The incident that sparked the project Palmer is bringing to Regattabar on Friday occurred the year after the museum theft, and has a more personal connection to Palmer, dating to when he was learning to play trumpet as a High Point middle-schooler.

“There were about 20 trumpet players,” he recalls, “and every week we had tests where we had to play, make sure we knew our scales, knew our music for the week, and if we did really well we could move up in rank. I was 19th or 20th chair. I was one of the worst. One of my seat mates — he was beside me — his name was Shane Efird, and he passed away from an accidental gunshot wound. The week before that happened we promised each other that we would practice and get better so we could move up in rank, and then he passed away, and I was like, ‘You know, I’m gonna really work on this.’

“That’s what inspired me to want to create a program that’s like a gun buyback program, you exchange [guns] for instruments and music. So that was an idea I kind of bandied around, and I couldn’t really figure out how to do that. It kind of snowballed into this idea.”

Palmer enlisted a Berklee colleague and frequent collaborator, pianist Kevin Harris, for what became Upward Mothers. Harris had himself lost a tae kwon do classmate named El Hajj to gun violence while growing up in Lexington, Ky. The two men interviewed four Boston mothers who had lost children to gun violence, Palmer assigned musical motifs to key spoken phrases extracted from the interviews, and they divvied up the motifs to compose six songs apiece.

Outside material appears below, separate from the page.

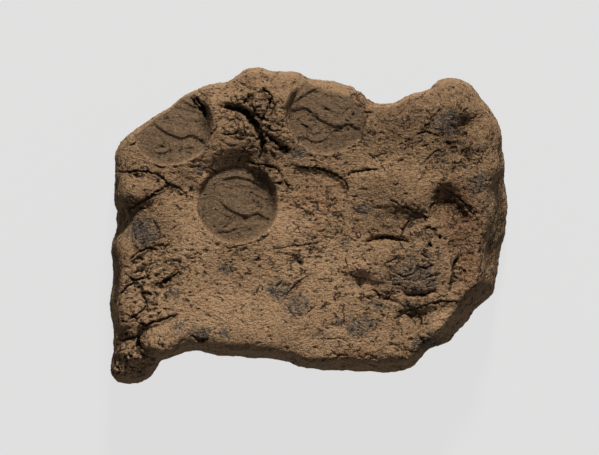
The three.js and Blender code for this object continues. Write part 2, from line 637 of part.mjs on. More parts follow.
const clay = new THREE.MeshStandardMaterial({ color: 0x8a6b4e, roughness: 0.95, metalness: 0 });

const lump = new THREE.Mesh(makeLump(), clay);
lump.name = 'bulla';

const group = new THREE.Group();
group.add(lump);

export default group;
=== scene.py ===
"""Dresses the clay bulla: a flat lump of clay with three impressions of one round stamp."""
import logging
import math
from dataclasses import dataclass
from enum import Enum
from typing import Iterable, Mapping, Optional, Sequence, Union

import bmesh
import bpy
import numpy as np
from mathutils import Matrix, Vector


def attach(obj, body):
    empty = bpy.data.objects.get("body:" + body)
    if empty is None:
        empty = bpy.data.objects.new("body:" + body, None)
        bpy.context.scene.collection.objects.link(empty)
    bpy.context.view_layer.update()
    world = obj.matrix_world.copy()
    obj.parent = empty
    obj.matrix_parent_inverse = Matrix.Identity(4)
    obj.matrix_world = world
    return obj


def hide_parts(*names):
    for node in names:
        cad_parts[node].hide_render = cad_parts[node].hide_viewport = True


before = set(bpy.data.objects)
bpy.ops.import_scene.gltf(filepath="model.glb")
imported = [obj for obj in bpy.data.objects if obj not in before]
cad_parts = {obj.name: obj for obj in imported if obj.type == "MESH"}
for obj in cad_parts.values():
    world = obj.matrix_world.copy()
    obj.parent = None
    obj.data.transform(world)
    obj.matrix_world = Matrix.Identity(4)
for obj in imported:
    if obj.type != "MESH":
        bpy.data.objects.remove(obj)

LOG = logging.getLogger("bulla")

MM = 0.001
TRIANGLE_LIMIT = 194_000

Place = tuple[float, float]
Triple = tuple[float, float, float]
Path = tuple[Place, ...]
Plug = Union[bpy.types.NodeSocket, float, int, bool, str, tuple, bpy.types.ID]


def ease(values: np.ndarray, low: float, high: float) -> np.ndarray:
    """Returns 0 up to low and 1 from high on, with a soft step between."""
    share = np.clip((values - low) / (high - low), 0.0, 1.0)
    return share * share * (3.0 - 2.0 * share)


def soft_minimum(first: np.ndarray, second: np.ndarray, sharpness: float) -> np.ndarray:
    """Returns the lower of two heights, with a rounded change from one to the other."""
    return -np.logaddexp(-sharpness * first, -sharpness * second) / sharpness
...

The music premiered at the Kroc Center/Salvation Army in Roxbury in 2018, with Palmer and Harris joined by the same three musicians who will perform with them next weekend: Berklee colleague Ron Mahdi on bass, Berklee Global Jazz Institute graduate student Tyson Jackson on drums, and Berklee undergraduate Raven Moran on guitar. Moran is the niece of Kennedy Center artistic director for jazz Jason Moran, who had an additional reason to consider the project important: While working with student musicians at Chicago’s Kenwood Academy in 2014, one of the students, 15-year-old Aaron Rushing, was killed in a drive-by shooting.

Palmer emphasizes that the Upward Mothers Project music is not somber.

“I wanted it to be a celebration of the mothers’ memories of the children,” he explains, “and so the music that we play, it’s not ballad-y or dark or anything. It’s more of a way of highlighting the bright moments that the mothers had with their children.”

And yet the theme is deadly serious. As Harris puts it in an e-mail, “Perhaps a unique question that helps us to strike at the root of senseless acts of violence that mothers should not have to experience is this: Why should an African-American trumpet player from North Carolina and an African-American pianist from Kentucky have this same story in common in the first place? Why do so many Boston mothers [and mothers] throughout the US in general have these unfortunate stories in common?”

“I learned so much just from listening to the mothers and where they’re at in their lives,” says Palmer. “It kind of makes you feel how small you can be but also how powerful you can be. It’s a been a big learning process for me. And I feel more connected to the community by doing something like this.”